Any idea why this happens constantly without driver updates?
I ended up turning off shader-preprocessing because some games would sit and cook shaders for 10 minutes every time I boot them up, update or no.
I dont know the specific answer unfortunately, I suspect there is another layer to the caching story with Proton/Wine Prefixes/DXVK in Linux. If the translation layer gets an update independent of the graphics driver, that could maybe also cause a cache invalidation to occur. I notice that behavior more often when I’m using Proton Experimental.
Huh, that could be exactly it, actually. Experimental is usually my default Proton fork that I try first. Makes sense that it would catch frequent updates and then invalidate the cache. I’ll try this again with GE-Proton and report back later if I remember to.
Experimental gets updated waaay more often than the other, stable branches, they don’t push out a whole announcement every time.
So, every time one of those updates comes in, even if its just like 2.6 mb?
Time to potentially recompile all your shaders, for potentially everything.
I also use Experimental, but you gotta realize that by using it, … you’re a guinea pig.
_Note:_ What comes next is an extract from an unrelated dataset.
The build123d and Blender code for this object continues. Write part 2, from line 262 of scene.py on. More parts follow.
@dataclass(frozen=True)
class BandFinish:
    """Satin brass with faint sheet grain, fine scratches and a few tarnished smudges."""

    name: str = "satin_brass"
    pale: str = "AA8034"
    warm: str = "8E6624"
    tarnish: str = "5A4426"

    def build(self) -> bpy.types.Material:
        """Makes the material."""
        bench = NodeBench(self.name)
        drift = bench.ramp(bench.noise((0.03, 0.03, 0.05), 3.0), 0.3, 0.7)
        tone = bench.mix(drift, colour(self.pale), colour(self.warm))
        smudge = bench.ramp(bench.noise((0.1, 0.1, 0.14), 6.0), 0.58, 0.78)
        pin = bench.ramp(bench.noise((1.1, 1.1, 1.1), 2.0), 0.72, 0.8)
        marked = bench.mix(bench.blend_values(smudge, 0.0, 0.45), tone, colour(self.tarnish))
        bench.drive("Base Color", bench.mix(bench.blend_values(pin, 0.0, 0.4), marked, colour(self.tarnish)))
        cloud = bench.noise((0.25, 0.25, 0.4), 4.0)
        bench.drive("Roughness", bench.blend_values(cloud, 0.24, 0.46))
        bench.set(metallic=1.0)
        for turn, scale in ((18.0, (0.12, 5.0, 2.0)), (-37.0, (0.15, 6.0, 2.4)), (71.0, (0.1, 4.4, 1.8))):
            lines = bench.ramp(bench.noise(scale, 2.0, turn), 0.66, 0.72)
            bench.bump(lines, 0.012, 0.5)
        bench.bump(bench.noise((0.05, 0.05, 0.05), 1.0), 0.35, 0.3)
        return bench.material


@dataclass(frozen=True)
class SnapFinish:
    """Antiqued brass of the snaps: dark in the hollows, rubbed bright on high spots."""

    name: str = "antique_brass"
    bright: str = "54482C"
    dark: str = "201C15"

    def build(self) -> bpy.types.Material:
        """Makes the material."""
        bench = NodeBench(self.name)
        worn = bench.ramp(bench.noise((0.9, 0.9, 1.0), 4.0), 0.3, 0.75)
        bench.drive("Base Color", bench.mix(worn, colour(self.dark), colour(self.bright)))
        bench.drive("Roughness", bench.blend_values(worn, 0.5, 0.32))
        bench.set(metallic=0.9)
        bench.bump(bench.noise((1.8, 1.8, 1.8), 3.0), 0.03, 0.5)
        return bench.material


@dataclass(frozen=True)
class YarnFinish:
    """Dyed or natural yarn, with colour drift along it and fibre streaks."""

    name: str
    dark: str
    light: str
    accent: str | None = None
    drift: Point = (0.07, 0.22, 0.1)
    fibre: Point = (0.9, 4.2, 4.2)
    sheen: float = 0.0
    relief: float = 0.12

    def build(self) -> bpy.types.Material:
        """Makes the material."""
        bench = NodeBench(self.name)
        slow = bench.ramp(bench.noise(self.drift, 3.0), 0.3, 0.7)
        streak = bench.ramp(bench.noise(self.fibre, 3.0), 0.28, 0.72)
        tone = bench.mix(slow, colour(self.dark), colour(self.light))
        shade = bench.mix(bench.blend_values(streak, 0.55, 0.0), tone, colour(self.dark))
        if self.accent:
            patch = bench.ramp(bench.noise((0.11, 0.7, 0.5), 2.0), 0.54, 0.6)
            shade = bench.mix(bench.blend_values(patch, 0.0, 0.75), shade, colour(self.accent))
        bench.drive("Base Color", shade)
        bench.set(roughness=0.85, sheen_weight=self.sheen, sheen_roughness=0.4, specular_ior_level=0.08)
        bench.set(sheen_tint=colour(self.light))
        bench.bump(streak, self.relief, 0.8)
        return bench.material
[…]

If shaders don’t get preprocessed, then a lot of the same work has to happen later, it just shows up as a seemingly random frame that takes particularly long to render.
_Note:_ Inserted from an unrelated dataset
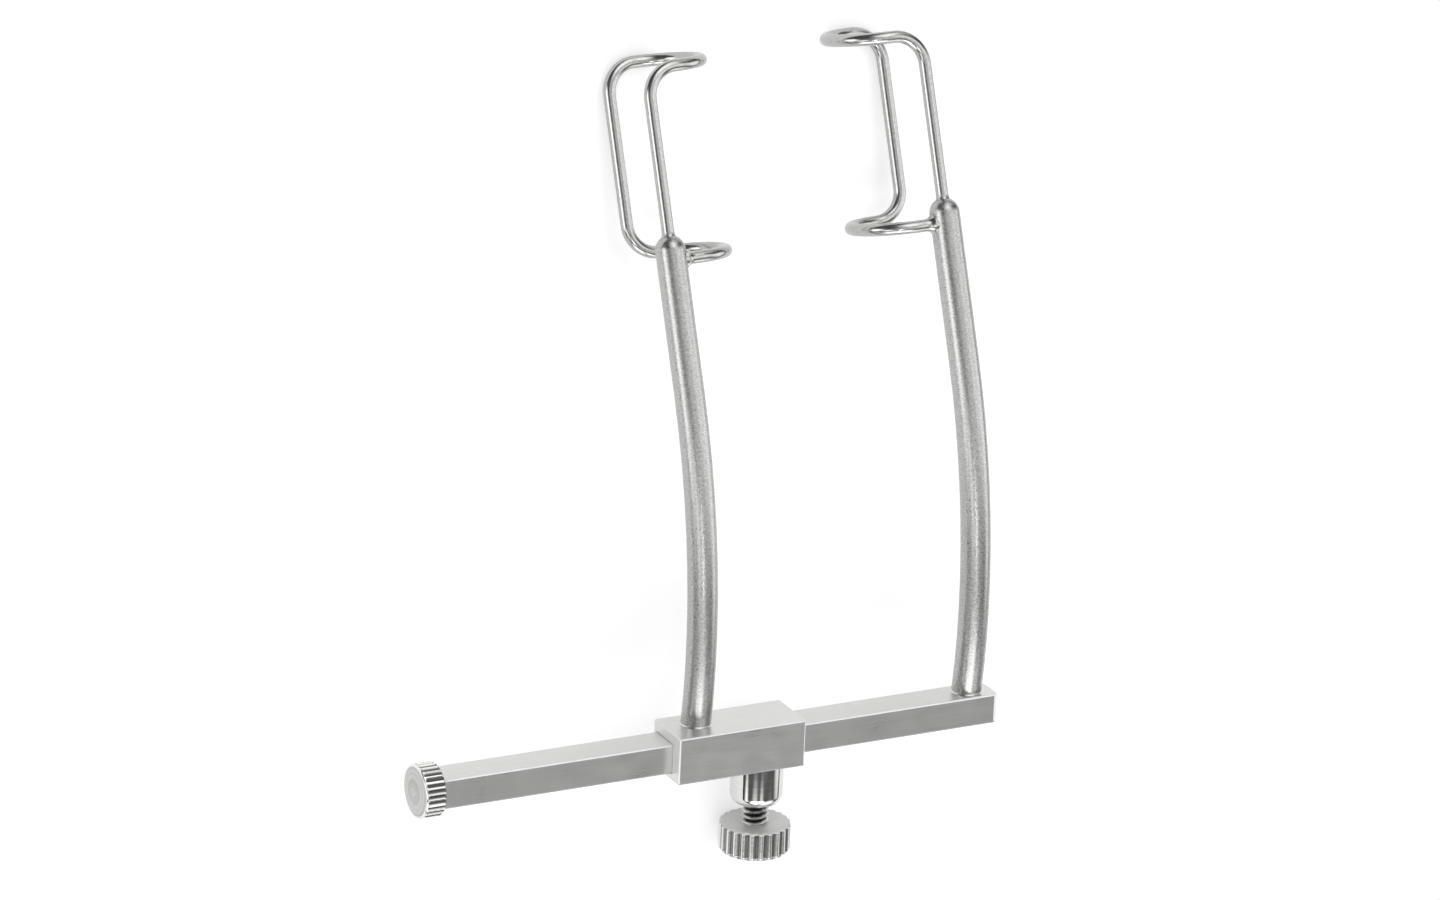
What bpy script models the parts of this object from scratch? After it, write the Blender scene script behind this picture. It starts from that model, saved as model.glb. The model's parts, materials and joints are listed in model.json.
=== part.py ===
"""Adjustable wire eye speculum with a straight slide bar.

Two bowed arms each carry a lid blade bent from one wire. The right arm is fixed in the bar.
The left arm stands on a block that slides along the bar and is clamped from below by a
thumb screw. A fluted stop screwed into the bar's left end keeps the block on.

The instrument is drawn in its own frame: +X along the bar, +Y up the arms, +Z to the front,
with the zero point on the bar's centre line at its left end. A root empty then lays it on
its back, as it comes to rest on the two blades and the rim of the thumb screw.
"""

import math

import bmesh
import bpy
from mathutils import Matrix, Vector

MM = 0.001

# Slide bar
BAR_LENGTH = 48.5 * MM
BAR_HEIGHT = 2.45 * MM
BAR_DEPTH = 2.95 * MM
BAR_EDGE = 0.12 * MM
BAR_FRONT_CORNER_RADIUS = 0.4 * MM
BAR_BACK_CORNER_RADIUS = 1.0 * MM

# Slider block, whose channel fits round the bar
BLOCK_LENGTH = 11.0 * MM
BLOCK_TOP_WALL = 0.85 * MM
BLOCK_BOTTOM_WALL = 0.5 * MM
BLOCK_FRONT_WALL = 1.2 * MM
BLOCK_BACK_WALL = 0.45 * MM
BLOCK_EDGE = 0.1 * MM
BLOCK_FROM_STOP = 19.75 * MM
SLIDE_GAP = 0.03 * MM

# Arms, both alike above their feet
ARM_DIAMETER = 2.4 * MM
ARM_CREST_HEIGHT = 9.0 * MM
ARM_CREST_FORWARD = 0.4 * MM
ARM_BOW_RADIUS = 52.0 * MM
ARM_TIP_LEAN = math.radians(22.0)
ARM_TIP_HEIGHT = 38.95 * MM
ARM_FOOT_FILLET = 0.12 * MM
ARM_DOME_END = math.radians(60.0)
SLIDING_ARM_INSET = 2.7 * MM
FIXED_ARM_INSET = 2.05 * MM

# Spigots that seat the arms
SPIGOT_DIAMETER = 1.4 * MM
BAR_SPIGOT_LENGTH = 1.2 * MM
BLOCK_SOCKET_FLOOR = 0.2 * MM
SEAT_GAP = 0.02 * MM

# Lid blades, each one wire bent into a closed loop
WIRE_DIAMETER = 1.0 * MM
BLADE_WIDTH = 16.0 * MM
BLADE_DEPTH = 7.4 * MM
BLADE_BEND_RADIUS = 2.4 * MM
BLADE_RISE = math.radians(5.5)
BLADE_BELOW_TIP = 0.8 * MM
TIP_SOCKET_FLOOR = 0.2 * MM
SIDE_SOCKET_FLOOR = 0.5 * MM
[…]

(edit to add:) or a section where some of the rendering doesn’t look quite right initially, if they do asynchronous rendering.
In the limit, the sum of all these delays can add up to the same amount of time that the preprocessing WOULD have taken, but you also don’t necessarily use every shader every time you play every game, so YMMV.
When I was on windows I also had to recompile shaders after a driver update. I also experience this, and have just assumed it was from a driver update.
Yeah, I’d be interested in that as well!